Rows from an object dataset:
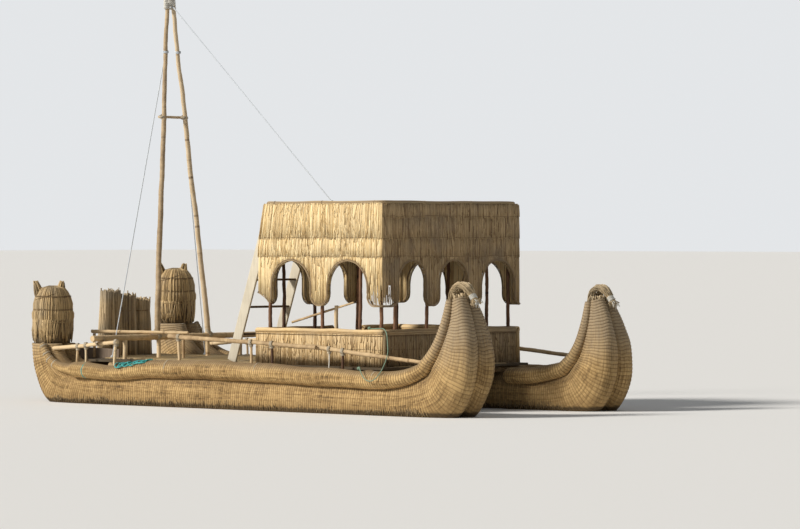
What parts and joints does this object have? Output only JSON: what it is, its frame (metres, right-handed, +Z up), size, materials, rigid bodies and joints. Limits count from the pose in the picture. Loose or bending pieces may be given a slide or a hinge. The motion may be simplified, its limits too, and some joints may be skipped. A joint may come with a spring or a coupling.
{
  "type": "double-hulled reed boat",
  "caption": "Double-hulled reed boat with curled prows, reed heads on the sterns, an arched mat pavilion, a two-legged mast, rails and a ladder.",
  "frame": {"origin": "on the waterline, midway between the two hulls and near the middle of their length", "axes": "+X to the bow, +Y to port, +Z up"},
  "size_m": [11.2757, 4.825, 7.8572],
  "materials": {
    "hull_reed": "dry reeds bound close, matt",
    "roll_reed": "dry reeds bound close, matt",
    "head_reed": "upright dry reeds, matt",
    "mat_reed": "sewn reed mat, matt",
    "hoop_reed": "bent reed hoop, matt",
    "parapet_reed": "sewn reed mat, matt",
    "deck_reed": "trodden reed mat, matt",
    "grey_plank": "weathered sawn plank",
    "pale_pole": "barked pole, weathered",
    "dark_post": "dark barked pole",
    "pale_line": "laid rope",
    "green_line": "laid rope, worn"
  },
  "bodies": {
    "root": {"arch_rim_aft": "hoop_reed", "arch_rim_fore": "hoop_reed", "arch_rim_port": "hoop_reed", "arch_rim_stbd": "hoop_reed", "bow_roll_port": "roll_reed", "bow_roll_stbd": "roll_reed", "crossbeams": "pale_pole", "deck": "deck_reed", "forestay": "pale_line", "gunwale_roll_port": "roll_reed", "gunwale_roll_stbd": "roll_reed", "hull_inner_bundle_port": "hull_reed", "hull_inner_bundle_stbd": "hull_reed", "hull_outer_bundle_port": "hull_reed", "hull_outer_bundle_stbd": "hull_reed", "inner_pole": "pale_pole", "inner_pole_posts": "pale_pole", "ladder_planks": "grey_plank", "ladder_treads": "grey_plank", "mast_beam": "pale_pole", "mast_beam_props": "pale_pole", "mast_leg_port": "pale_pole", "mast_leg_stbd": "pale_pole", "mast_spreader": "pale_pole", "masthead_lashing": "pale_line", "parapet_aft": "parapet_reed", "parapet_fore": "parapet_reed", "parapet_port": "parapet_reed", "parapet_stbd": "parapet_reed", "prow_curl_port": "roll_reed", "prow_curl_stbd": "roll_reed", "rail_port": "pale_pole", "rail_posts_port": "pale_pole", "rail_posts_stbd": "pale_pole", "rail_stbd": "pale_pole", "roof_beams": "pale_pole", "roof_floor": "deck_reed", "room_posts": "dark_post", "shrouds": "pale_line", "stern_head_port": "head_reed", "stern_head_stbd": "head_reed", "stern_screen": "head_reed", "tie_rope": "green_line", "top_roll": "mat_reed", "upper_wall_aft": "mat_reed", "upper_wall_fore": "mat_reed", "upper_wall_port": "mat_reed", "upper_wall_stbd": "mat_reed"}
  },
  "joints": []
}
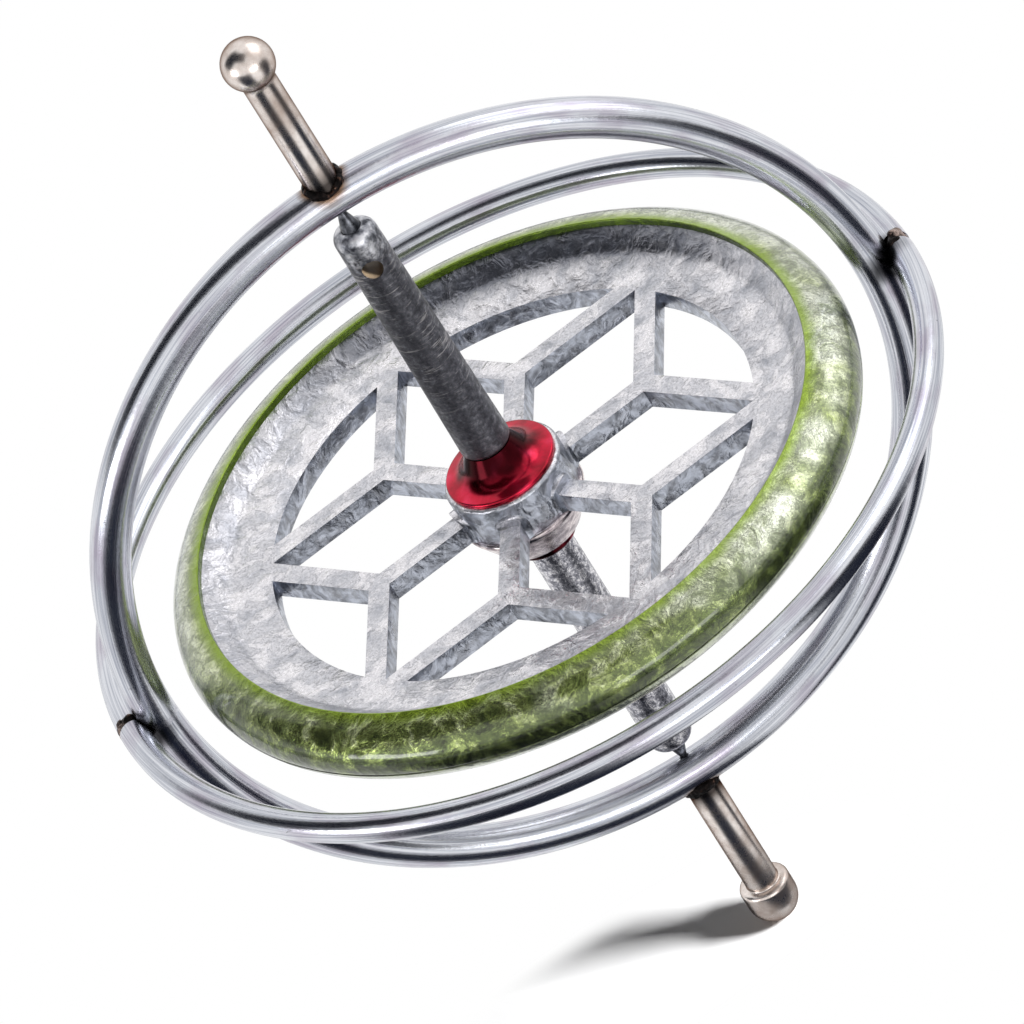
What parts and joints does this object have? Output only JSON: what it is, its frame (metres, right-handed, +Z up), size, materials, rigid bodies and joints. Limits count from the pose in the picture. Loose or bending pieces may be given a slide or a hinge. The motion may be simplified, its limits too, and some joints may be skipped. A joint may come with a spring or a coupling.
{
  "type": "toy gyroscope",
  "caption": "Toy gyroscope: a cast lattice wheel with a lacquered rim spins on a pointed axle inside two crossed wire rings with a ball-ended stem and a round foot.",
  "frame": {"origin": "lowest point of the round foot, on the axle's line", "axes": "+Z up the axle to the ball, +X to the right-hand crossing of the two rings"},
  "size_m": [0.0649, 0.0644, 0.0884],
  "materials": {
    "ring_steel": "bare drawn wire with fine streaks and specks of rust",
    "weld_scale": "burnt weld scale with coppery specks",
    "stem_nickel": "polished nickel plate with a warm tint",
    "cast_zinc": "as-cast zinc with flow marks",
    "green_lacquer": "clear green lacquer over cast metal",
    "red_lacquer": "clear red lacquer over bright metal",
    "ferrule_steel": "smooth turned metal",
    "shaft_gunmetal": "dull dark grey with fine turning marks",
    "shaft_bright": "bright sparkling as-cast metal",
    "pivot_steel": "hardened dark steel"
  },
  "bodies": {
    "frame": {"polar_ring": "ring_steel", "equator_hoop_front": "ring_steel", "equator_hoop_rear": "ring_steel", "ring_weld_right": "weld_scale", "ring_weld_left": "weld_scale", "ball_stem": "stem_nickel", "ball_stem_weld": "weld_scale", "foot_stem": "stem_nickel", "foot_stem_weld": "weld_scale"},
    "rotor": {"wheel_casting": "cast_zinc", "wheel_rim": "green_lacquer", "hub_ferrule": "ferrule_steel", "upper_collar": "red_lacquer", "lower_collar": "red_lacquer", "axle_core": "pivot_steel", "upper_shaft": "shaft_gunmetal", "lower_shaft": "shaft_bright", "upper_pivot": "pivot_steel", "lower_pivot": "pivot_steel"}
  },
  "joints": [
    {"name": "rotor_spin", "type": "hinge", "parent": "frame", "child": "rotor", "pos_m": [0, 0, 0.0446], "axis": [0, 0, 1], "continuous": true}
  ]
}
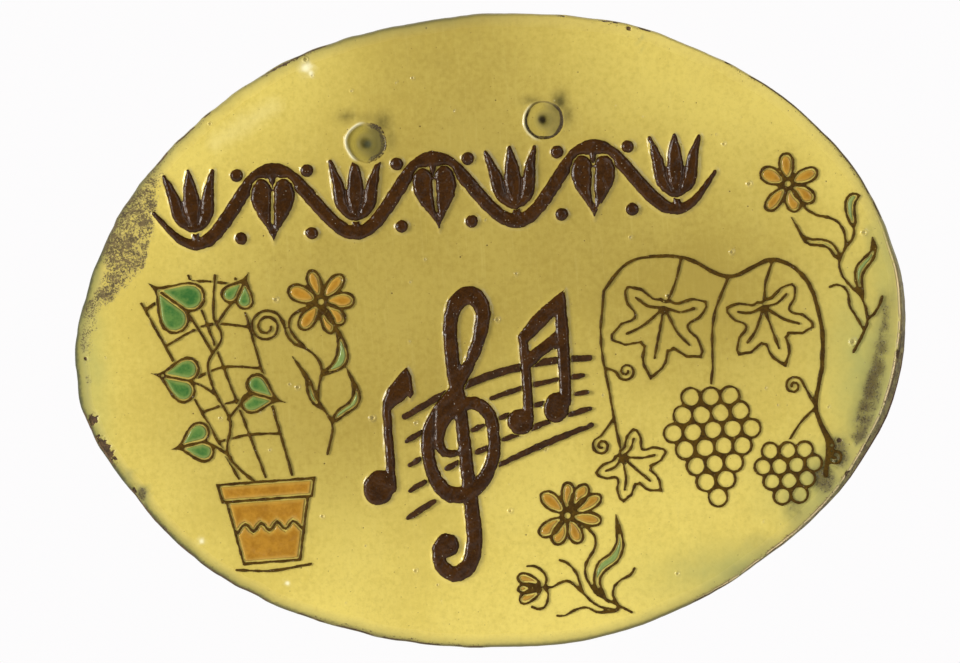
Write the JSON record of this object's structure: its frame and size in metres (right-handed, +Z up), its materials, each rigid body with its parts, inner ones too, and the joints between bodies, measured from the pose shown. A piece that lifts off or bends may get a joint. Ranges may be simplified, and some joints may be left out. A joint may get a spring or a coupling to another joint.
{
  "type": "ceramic door sign",
  "caption": "Oval hand-made earthenware door sign with yellow glaze, raised dark slip ornament, painted flowers and two screw holes with round seats.",
  "frame": {"origin": "centre of the flat back face", "axes": "the sign stands upright as it hangs: X along the long axis of the oval, +Z up, the back lies on Y = 0 and the front looks along -Y"},
  "size_m": [0.3019, 0.0113, 0.2301],
  "materials": {
    "brown_clay": "unglazed, matt, slightly gritty dark brown earthenware",
    "yellow_glaze": "glossy yellow glaze with pinholes and small blisters",
    "brown_slip": "glossy dark brown slip",
    "amber_glaze": "glossy amber glaze",
    "pale_green_glaze": "glossy pale green glaze",
    "deep_green_glaze": "glossy deep green glaze"
  },
  "bodies": {
    "root": {"clay_slab": "brown_clay", "glaze_coat": "yellow_glaze", "garland_stem": "brown_slip", "garland_tulip_1": "brown_slip", "garland_tulip_2": "brown_slip", "garland_tulip_3": "brown_slip", "garland_tulip_4": "brown_slip", "garland_leaf_1": "brown_slip", "garland_leaf_2": "brown_slip", "garland_leaf_3": "brown_slip", "garland_berries": "brown_slip", "treble_clef": "brown_slip", "quaver_note": "brown_slip", "beamed_notes": "brown_slip", "staff_line_1": "brown_slip", "staff_line_2": "brown_slip", "staff_line_3": "brown_slip", "staff_line_4": "brown_slip", "staff_line_5": "brown_slip", "left_daisy_lines": "brown_slip", "left_daisy_petals": "amber_glaze", "left_daisy_leaves": "pale_green_glaze", "right_daisy_lines": "brown_slip", "right_daisy_petals": "amber_glaze", "right_daisy_leaves": "pale_green_glaze", "bottom_daisy_lines": "brown_slip", "bottom_daisy_petals": "amber_glaze", "bottom_daisy_leaves": "pale_green_glaze", "pot_lines": "brown_slip", "pot_glaze": "amber_glaze", "trellis": "brown_slip", "climber_lines": "brown_slip", "climber_leaves": "deep_green_glaze", "vine_cane": "brown_slip", "vine_leaf_1": "brown_slip", "vine_leaf_2": "brown_slip", "vine_leaf_3": "brown_slip", "grape_bunch_1": "brown_slip", "grape_bunch_2": "brown_slip"}
  },
  "joints": []
}
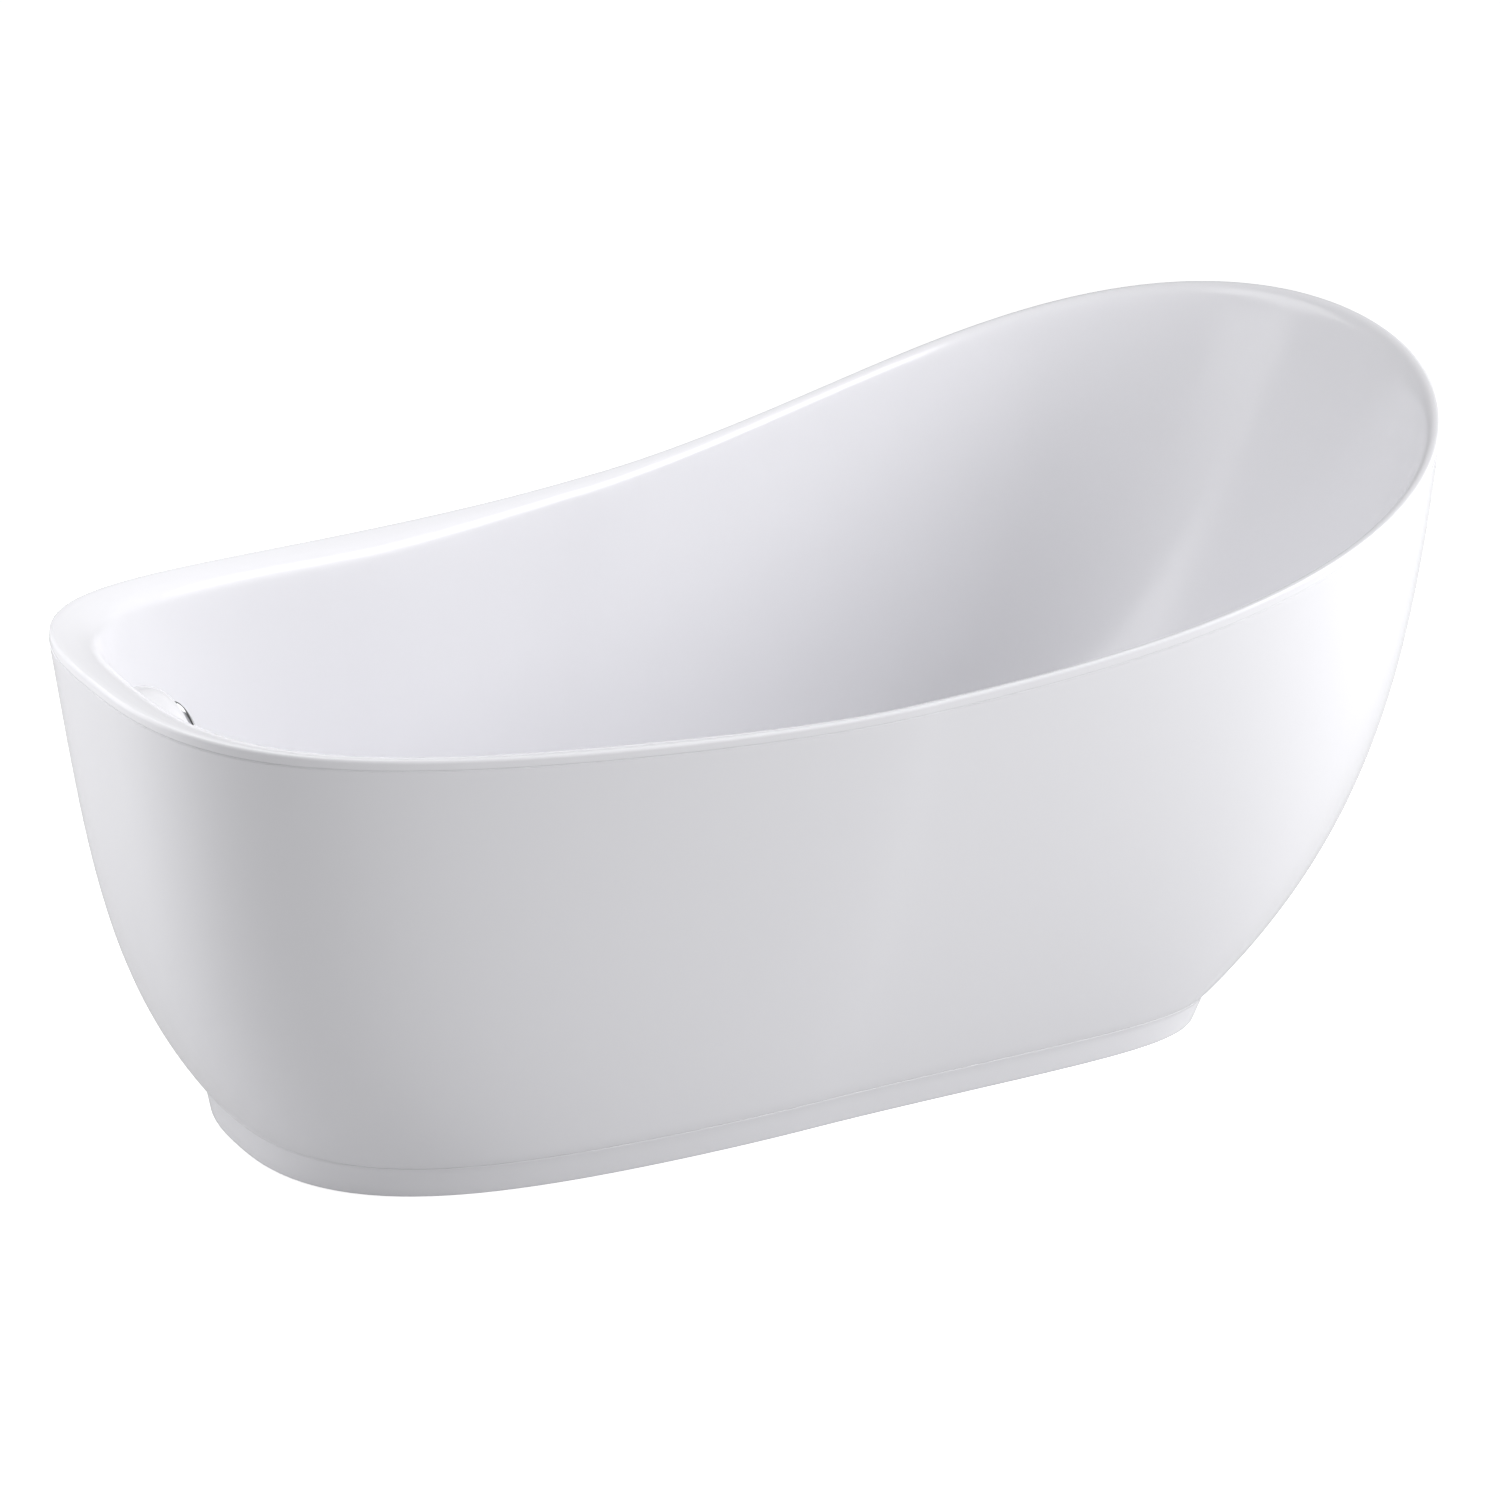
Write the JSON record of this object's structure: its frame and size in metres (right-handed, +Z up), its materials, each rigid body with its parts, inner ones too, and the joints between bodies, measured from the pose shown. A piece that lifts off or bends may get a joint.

WHAT THE TASK REQUIRES: Omit the pictures and restate the rest of the records verbatim.

EXERCISE SOLUTION:
What parts and joints does this object have? Output only JSON: what it is, its frame (metres, right-handed, +Z up), size, materials, rigid bodies and joints. Limits count from the pose in the picture. Loose or bending pieces may be given a slide or a hinge. The motion may be simplified, its limits too, and some joints may be skipped. A joint may come with a spring or a coupling.
{
  "type": "double-hulled reed boat",
  "caption": "Double-hulled reed boat with curled prows, reed heads on the sterns, an arched mat pavilion, a two-legged mast, rails and a ladder.",
  "frame": {"origin": "on the waterline, midway between the two hulls and near the middle of their length", "axes": "+X to the bow, +Y to port, +Z up"},
  "size_m": [11.2757, 4.825, 7.8572],
  "materials": {
    "hull_reed": "dry reeds bound close, matt",
    "roll_reed": "dry reeds bound close, matt",
    "head_reed": "upright dry reeds, matt",
    "mat_reed": "sewn reed mat, matt",
    "hoop_reed": "bent reed hoop, matt",
    "parapet_reed": "sewn reed mat, matt",
    "deck_reed": "trodden reed mat, matt",
    "grey_plank": "weathered sawn plank",
    "pale_pole": "barked pole, weathered",
    "dark_post": "dark barked pole",
    "pale_line": "laid rope",
    "green_line": "laid rope, worn"
  },
  "bodies": {
    "root": {"arch_rim_aft": "hoop_reed", "arch_rim_fore": "hoop_reed", "arch_rim_port": "hoop_reed", "arch_rim_stbd": "hoop_reed", "bow_roll_port": "roll_reed", "bow_roll_stbd": "roll_reed", "crossbeams": "pale_pole", "deck": "deck_reed", "forestay": "pale_line", "gunwale_roll_port": "roll_reed", "gunwale_roll_stbd": "roll_reed", "hull_inner_bundle_port": "hull_reed", "hull_inner_bundle_stbd": "hull_reed", "hull_outer_bundle_port": "hull_reed", "hull_outer_bundle_stbd": "hull_reed", "inner_pole": "pale_pole", "inner_pole_posts": "pale_pole", "ladder_planks": "grey_plank", "ladder_treads": "grey_plank", "mast_beam": "pale_pole", "mast_beam_props": "pale_pole", "mast_leg_port": "pale_pole", "mast_leg_stbd": "pale_pole", "mast_spreader": "pale_pole", "masthead_lashing": "pale_line", "parapet_aft": "parapet_reed", "parapet_fore": "parapet_reed", "parapet_port": "parapet_reed", "parapet_stbd": "parapet_reed", "prow_curl_port": "roll_reed", "prow_curl_stbd": "roll_reed", "rail_port": "pale_pole", "rail_posts_port": "pale_pole", "rail_posts_stbd": "pale_pole", "rail_stbd": "pale_pole", "roof_beams": "pale_pole", "roof_floor": "deck_reed", "room_posts": "dark_post", "shrouds": "pale_line", "stern_head_port": "head_reed", "stern_head_stbd": "head_reed", "stern_screen": "head_reed", "tie_rope": "green_line", "top_roll": "mat_reed", "upper_wall_aft": "mat_reed", "upper_wall_fore": "mat_reed", "upper_wall_port": "mat_reed", "upper_wall_stbd": "mat_reed"}
  },
  "joints": []
}
What parts and joints does this object have? Output only JSON: what it is, its frame (metres, right-handed, +Z up), size, materials, rigid bodies and joints. Limits count from the pose in the picture. Loose or bending pieces may be given a slide or a hinge. The motion may be simplified, its limits too, and some joints may be skipped. A joint may come with a spring or a coupling.
{
  "type": "toy gyroscope",
  "caption": "Toy gyroscope: a cast lattice wheel with a lacquered rim spins on a pointed axle inside two crossed wire rings with a ball-ended stem and a round foot.",
  "frame": {"origin": "lowest point of the round foot, on the axle's line", "axes": "+Z up the axle to the ball, +X to the right-hand crossing of the two rings"},
  "size_m": [0.0649, 0.0644, 0.0884],
  "materials": {
    "ring_steel": "bare drawn wire with fine streaks and specks of rust",
    "weld_scale": "burnt weld scale with coppery specks",
    "stem_nickel": "polished nickel plate with a warm tint",
    "cast_zinc": "as-cast zinc with flow marks",
    "green_lacquer": "clear green lacquer over cast metal",
    "red_lacquer": "clear red lacquer over bright metal",
    "ferrule_steel": "smooth turned metal",
    "shaft_gunmetal": "dull dark grey with fine turning marks",
    "shaft_bright": "bright sparkling as-cast metal",
    "pivot_steel": "hardened dark steel"
  },
  "bodies": {
    "frame": {"polar_ring": "ring_steel", "equator_hoop_front": "ring_steel", "equator_hoop_rear": "ring_steel", "ring_weld_right": "weld_scale", "ring_weld_left": "weld_scale", "ball_stem": "stem_nickel", "ball_stem_weld": "weld_scale", "foot_stem": "stem_nickel", "foot_stem_weld": "weld_scale"},
    "rotor": {"wheel_casting": "cast_zinc", "wheel_rim": "green_lacquer", "hub_ferrule": "ferrule_steel", "upper_collar": "red_lacquer", "lower_collar": "red_lacquer", "axle_core": "pivot_steel", "upper_shaft": "shaft_gunmetal", "lower_shaft": "shaft_bright", "upper_pivot": "pivot_steel", "lower_pivot": "pivot_steel"}
  },
  "joints": [
    {"name": "rotor_spin", "type": "hinge", "parent": "frame", "child": "rotor", "pos_m": [0, 0, 0.0446], "axis": [0, 0, 1], "continuous": true}
  ]
}
Write the JSON record of this object's structure: its frame and size in metres (right-handed, +Z up), its materials, each rigid body with its parts, inner ones too, and the joints between bodies, measured from the pose shown. A piece that lifts off or bends may get a joint. Ranges may be simplified, and some joints may be left out. A joint may get a spring or a coupling to another joint.
{
  "type": "ceramic door sign",
  "caption": "Oval hand-made earthenware door sign with yellow glaze, raised dark slip ornament, painted flowers and two screw holes with round seats.",
  "frame": {"origin": "centre of the flat back face", "axes": "the sign stands upright as it hangs: X along the long axis of the oval, +Z up, the back lies on Y = 0 and the front looks along -Y"},
  "size_m": [0.3019, 0.0113, 0.2301],
  "materials": {
    "brown_clay": "unglazed, matt, slightly gritty dark brown earthenware",
    "yellow_glaze": "glossy yellow glaze with pinholes and small blisters",
    "brown_slip": "glossy dark brown slip",
    "amber_glaze": "glossy amber glaze",
    "pale_green_glaze": "glossy pale green glaze",
    "deep_green_glaze": "glossy deep green glaze"
  },
  "bodies": {
    "root": {"clay_slab": "brown_clay", "glaze_coat": "yellow_glaze", "garland_stem": "brown_slip", "garland_tulip_1": "brown_slip", "garland_tulip_2": "brown_slip", "garland_tulip_3": "brown_slip", "garland_tulip_4": "brown_slip", "garland_leaf_1": "brown_slip", "garland_leaf_2": "brown_slip", "garland_leaf_3": "brown_slip", "garland_berries": "brown_slip", "treble_clef": "brown_slip", "quaver_note": "brown_slip", "beamed_notes": "brown_slip", "staff_line_1": "brown_slip", "staff_line_2": "brown_slip", "staff_line_3": "brown_slip", "staff_line_4": "brown_slip", "staff_line_5": "brown_slip", "left_daisy_lines": "brown_slip", "left_daisy_petals": "amber_glaze", "left_daisy_leaves": "pale_green_glaze", "right_daisy_lines": "brown_slip", "right_daisy_petals": "amber_glaze", "right_daisy_leaves": "pale_green_glaze", "bottom_daisy_lines": "brown_slip", "bottom_daisy_petals": "amber_glaze", "bottom_daisy_leaves": "pale_green_glaze", "pot_lines": "brown_slip", "pot_glaze": "amber_glaze", "trellis": "brown_slip", "climber_lines": "brown_slip", "climber_leaves": "deep_green_glaze", "vine_cane": "brown_slip", "vine_leaf_1": "brown_slip", "vine_leaf_2": "brown_slip", "vine_leaf_3": "brown_slip", "grape_bunch_1": "brown_slip", "grape_bunch_2": "brown_slip"}
  },
  "joints": []
}
Write the JSON record of this object's structure: its frame and size in metres (right-handed, +Z up), its materials, each rigid body with its parts, inner ones too, and the joints between bodies, measured from the pose shown. A piece that lifts off or bends may get a joint.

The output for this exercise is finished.